Auf der Welle dieser Antirassismus-Bewegung wurde Joe Biden 2020 ins Weisse Haus gewählt. Bereits im Wahlkampf versprach er, bei einer Vakanz eine schwarze Frau für den Supreme Court zu nominieren. Mit Kamala Harris nahm er sich eine dunkelhäutige Frau als Vizepräsidentin zur Seite. Und mit der stellvertretenden Gesundheitsministerin Rachel Levine bekleidete erstmals eine Transgender-Frau ein solch hohes Regierungsamt. Biden machte es zu seiner Priorität, das bunteste Kabinett der amerikanischen Geschichte zu formen.

Die erste Verordnung, die Biden vor vier Jahren unterzeichnete, war die «Executive Order 13985». Die Verordnung beklagte die «unerträglichen Kosten des systematischen Rassismus». Und sie machte es zur Verantwortung der Regierung, in all ihrem Tun für soziale Gerechtigkeit und Fairness zu sorgen – nicht nur gegenüber dunkelhäutigen Menschen, sondern auch allen anderen «historisch unterversorgten, marginalisierten und durch andauernde Armut und Ungleichheit negativ betroffene» Personen oder Gemeinschaften.

Zu den benachteiligten Gesellschaftsgruppen zählte die Verordnung indes nicht nur dunkelhäutige und andere nichtweisse Personen, sondern etwa auch Transgender-Personen, Homosexuelle, Behinderte oder in ländlichen Gebieten lebende Menschen. Bidens Regierung beauftragte alle Bundesbehörden damit, mögliche Barrieren und Programme zu identifizieren, welche die Chancengleichheit und Fairness behindern. Zugleich verlangte sie die Entwicklung einer Methode, wie «Equity» überhaupt gemessen werden kann. Und sie verlangte, bei den Staatsausgaben nach Möglichkeiten zu suchen, um die Fairness zu fördern und «historische Fehler» auszumerzen.

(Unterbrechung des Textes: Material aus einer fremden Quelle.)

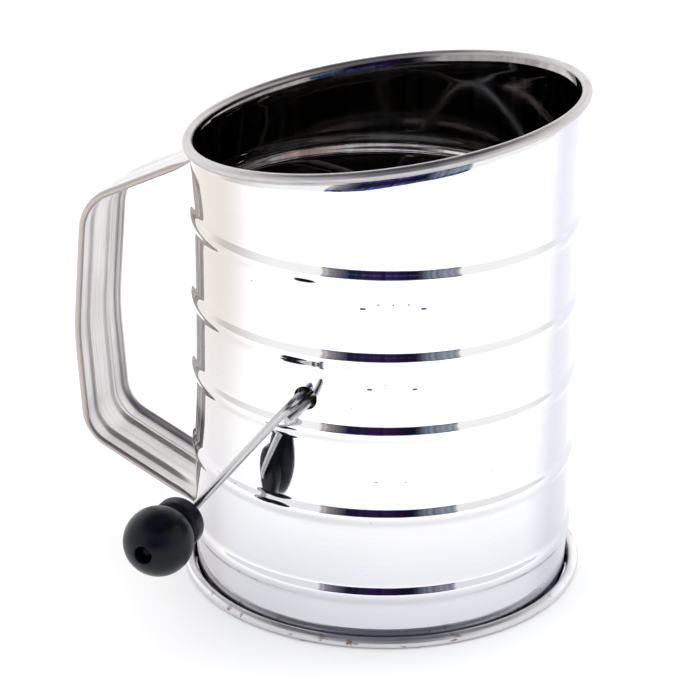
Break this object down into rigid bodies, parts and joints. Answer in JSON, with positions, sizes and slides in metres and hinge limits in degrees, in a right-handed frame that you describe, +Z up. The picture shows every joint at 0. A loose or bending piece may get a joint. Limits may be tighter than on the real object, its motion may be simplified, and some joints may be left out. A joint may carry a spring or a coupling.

Ein Diversity Officer für jede Behörde

Im Juni 2021 unterzeichnete Biden eine weitere Verordnung, um DEI auch innerhalb der Bundesverwaltung zu fördern. Sie verpflichtete jede Behörde dazu, einen CDO – Chief Diversity Officer – einzusetzen. Unter anderem wurden die Verwaltungsstellen dazu angehalten, engere Partnerschaften mit historisch afroamerikanisch geprägten Universitäten einzugehen, um vermehrt Personal von dort zu rekrutieren. Zudem mussten die einzelnen Departemente über ihre DEI-Fortschritte berichten und dazu auch die notwendigen Daten erheben. Auch die formulierten Ziele erscheinen dabei sehr divers: In einem Bericht von 2022 werden etwa die Förderung einer gendergerechten Sprache, der Zugang von Transgender-Personen zu medizinischen Therapien oder die vermehrte Beschäftigung von früheren Häftlingen genannt.

Während einige Vorgaben durchaus sinnvoll erscheinen, sind andere umstritten. Die DEI-Richtlinien unter Biden beeinflussten etwa auch die Vergabe von Covid-Hilfsgeldern. So klagten 2021 weisse Bauern dagegen, dass Washington 4 Milliarden Dollar ausgeben wollte, um die Schulden von «sozial benachteiligten», nichtweissen Bauern zu begleichen. Sie fühlten sich diskriminiert und waren vor Gericht damit erfolgreich. Oft sind die Initiativen zudem teuer und ihr Nutzen schwer zu messen: Gemäss der konservativen Organisation «Parents Defending Education» hatte Bidens Bildungsministerium in den vergangenen vier Jahren rund eine Milliarde Dollar für DEI-Initiativen ausgegeben.

Trumps Regierung verspricht nun, sich bei der Anstellung von Mitarbeitern, Beförderungen oder der Vergabe von Staatsaufträgen allein auf das Leistungsprinzip zu stützen. Es gehe darum, zu amerikanischen Werten wie der «individuellen Würde, harter Arbeit und Exzellenz» zurückzukehren.

Die Wähler scheint Trump damit auf seiner Seite zu haben. Biden wollte mit seiner Politik benachteiligten Minderheiten etwas Gutes tun. Doch seine Wählerbasis schätzte dies offenbar nicht besonders. Afroamerikaner und Latinos stimmten im November zwar immer noch mehrheitlich für die Demokraten und ihre Präsidentschaftskandidatin Kamala Harris. Aber Trump steigerte seine Stimmenanteile bei diesen Wählergruppen markant.